Ridgewood village historian Peggy Norris praised the renovation.

Green bargains

"It's a house with a long evolution, and I think what Julie and Ed have done is terrific," Norris said.

"They've really highlighted the historic and beautiful aspects of the home." And doing that while making the home green, she added, is "pretty incredible."

A former resident of the house agreed. John Desmarais' parents bought the home in the late 1940s, and he remembers when it was heated with coal and surrounded by woods. His heart sank when he drove past a few years ago and saw its "terrible" condition. Later, after Schwartz and Tung began renovations, he connected with them and even stayed overnight recently.
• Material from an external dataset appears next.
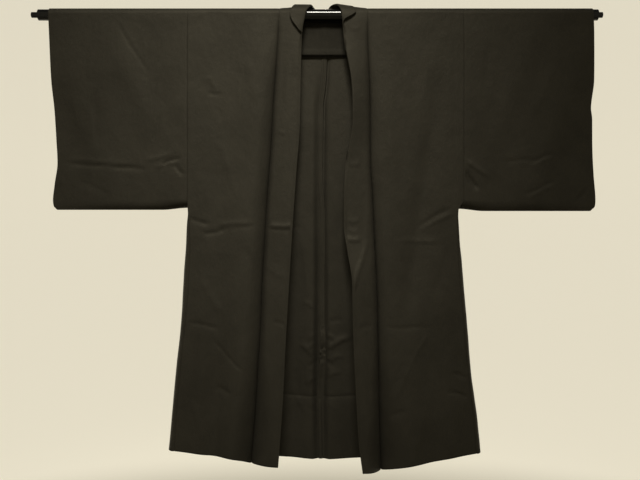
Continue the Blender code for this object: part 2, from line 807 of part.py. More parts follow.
def tie_loop(side, material):
    """Small flat loop that lies behind the collar, beside its seam."""
    sections = collar_sections()
    order = [level for level in reversed(LEVELS)]
    low = 1 + order.index(LOOP_DROP_LEVELS[1])
    high = 1 + order.index(LOOP_DROP_LEVELS[0])
    if side == "left":
        low, high = len(sections) - 1 - low, len(sections) - 1 - high
    corners = [sections[i][0][j] for i in (high, low) for j in (1, 2)]
    sheet = Sheet()
    normal = (corners[2] - corners[0]).cross(corners[1] - corners[0]).normalized()
    if normal.y > 0:
        normal = -normal
    rows = []
    for down in (LOOP_UP_DOWN[0], sum(LOOP_UP_DOWN) / 2, LOOP_UP_DOWN[1]):
        row = []
        for across in (LOOP_ACROSS[0], LOOP_ACROSS[1]):
            on_collar = corners[0].lerp(corners[2], down).lerp(
                corners[1].lerp(corners[3], down), across)
            row.append(sheet.add(on_collar - normal * (CLOTH + LOOP_GAP), normal))
        rows.append(row)
    sheet.grid(rows, flip=SIGN[side] > 0)
    return sheet.wall(f"tie_loop_{side}", material)


def hanging_rod(material):
    """Tube with a narrower stub at each end, turned from its profile along X."""
    right_tip = ROD_RIGHT_END - STUB_LENGTH["right"]
    left_tip = ROD_LEFT_END + STUB_LENGTH["left"]
    profile = [
        (right_tip, STUB_RADIUS - ROD_EDGE),
        (right_tip + ROD_EDGE, STUB_RADIUS),
        (ROD_RIGHT_END, STUB_RADIUS),
        (ROD_RIGHT_END, ROD_RADIUS - ROD_EDGE),
        (ROD_RIGHT_END + ROD_EDGE, ROD_RADIUS),
        (ROD_LEFT_END - ROD_EDGE, ROD_RADIUS),
        (ROD_LEFT_END, ROD_RADIUS - ROD_EDGE),
        (ROD_LEFT_END, STUB_RADIUS),
        (left_tip - ROD_EDGE, STUB_RADIUS),
        (left_tip, STUB_RADIUS - ROD_EDGE),
    ]
    mesh_maker = bmesh.new()
    rings = []
    for x, radius in profile:
        ring = []
        for step in range(ROD_SIDES):
            angle = 2 * math.pi * step / ROD_SIDES
            ring.append(mesh_maker.verts.new((x, radius * math.cos(angle),
                                              radius * math.sin(angle))))
        rings.append(ring)
    for low, high in zip(rings, rings[1:]):
        for step in range(ROD_SIDES):
            after = (step + 1) % ROD_SIDES
            mesh_maker.faces.new((low[step], low[after], high[after], high[step]))
    mesh_maker.faces.new(rings[0][::-1])
    mesh_maker.faces.new(rings[-1])
    bmesh.ops.recalc_face_normals(mesh_maker, faces=mesh_maker.faces)
    return add_object("hanging_rod", mesh_maker, material)


def main():
    for leftover in list(bpy.data.objects):
        bpy.data.objects.remove(leftover)
    cloth = make_material("haori_cloth", BLACK_OLIVE, 0.85)
    shaded = make_material("haori_cloth_inside", SHADED_OLIVE, 0.88)
    paint = make_material("rod_paint", GLOSS_BLACK, 0.25)
    hanging_rod(paint)
    for side in SIGN:
        body_panel(side, cloth)
        sleeve(side, cloth)
        gore(side, cloth)
        tie_loop(side, shaded)
    collar(cloth)
    shoulder_patch(shaded)


main()
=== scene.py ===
"""Haori jacket hung on a black rod that goes through both sleeves: cloth, seams, creases, paint.

Metres, but millimetres in the tables. +Z is up, the front faces -Y and +X is on the viewer's
right. Pieces are named for the wearer, whose right side is at -X. A "drop" is measured down from
the rod's axis, an "out" is measured sideways from the middle, and "lift" is a height off a panel's
middle surface, outwards.
"""

import math

import bmesh
import bpy
import numpy as np
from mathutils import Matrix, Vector, noise


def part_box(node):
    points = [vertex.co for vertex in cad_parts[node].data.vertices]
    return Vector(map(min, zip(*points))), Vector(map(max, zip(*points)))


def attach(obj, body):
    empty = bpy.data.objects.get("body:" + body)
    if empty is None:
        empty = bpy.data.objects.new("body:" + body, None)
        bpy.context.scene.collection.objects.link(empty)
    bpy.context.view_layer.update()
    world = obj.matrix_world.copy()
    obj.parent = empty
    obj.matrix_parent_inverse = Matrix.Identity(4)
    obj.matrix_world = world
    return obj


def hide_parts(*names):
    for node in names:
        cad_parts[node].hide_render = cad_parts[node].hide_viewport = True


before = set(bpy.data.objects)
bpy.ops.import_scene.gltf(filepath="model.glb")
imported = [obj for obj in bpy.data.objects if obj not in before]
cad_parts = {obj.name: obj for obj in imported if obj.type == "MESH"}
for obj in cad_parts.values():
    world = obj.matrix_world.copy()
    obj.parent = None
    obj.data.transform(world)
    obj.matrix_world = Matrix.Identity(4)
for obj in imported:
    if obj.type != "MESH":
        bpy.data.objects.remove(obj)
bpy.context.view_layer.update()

SIGN = {"right": -1, "left": 1}

# ---------------------------------------------------------------- sizes shared with the solids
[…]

"I think they're doing a marvelous job," said Desmarais, a retired health care chief executive in Kentucky.

The couple won't say how much they spent on the renovations and the environmental upgrades, though Schwartz acknowledges it's in the hundreds of thousands of dollars. It would have been much higher, he added, but they sought out bargains aggressively.

For example, some of the wood moldings came from Canada, at a time when the exchange rate was more favorable. They got kitchen appliances at a steep discount because they had been returned to the store by other customers. They re-used whatever they could — for example, keeping the circa-1860 windows, though the hardware had to be replaced.

A new career

And tax credits and incentives for the energy investments returned $60,000.

At 5,000 square feet, the house is bigger than the two of them need, but Schwartz said they are preparing for a time when their aging parents may want to live with them.

Schwartz's experience with the house led him to change careers. He formerly worked in sales for a technology company, investing in real estate on the side.

Since working on the house, he has started a new business, Green Living Solutions, which does energy audits and advises on energy-efficient renovations.

He said he wants people to understand that it's possible to save money while reducing carbon emissions and pollution.

"With this house, we set out to prove it can be done," he said, "and there's no reason not to."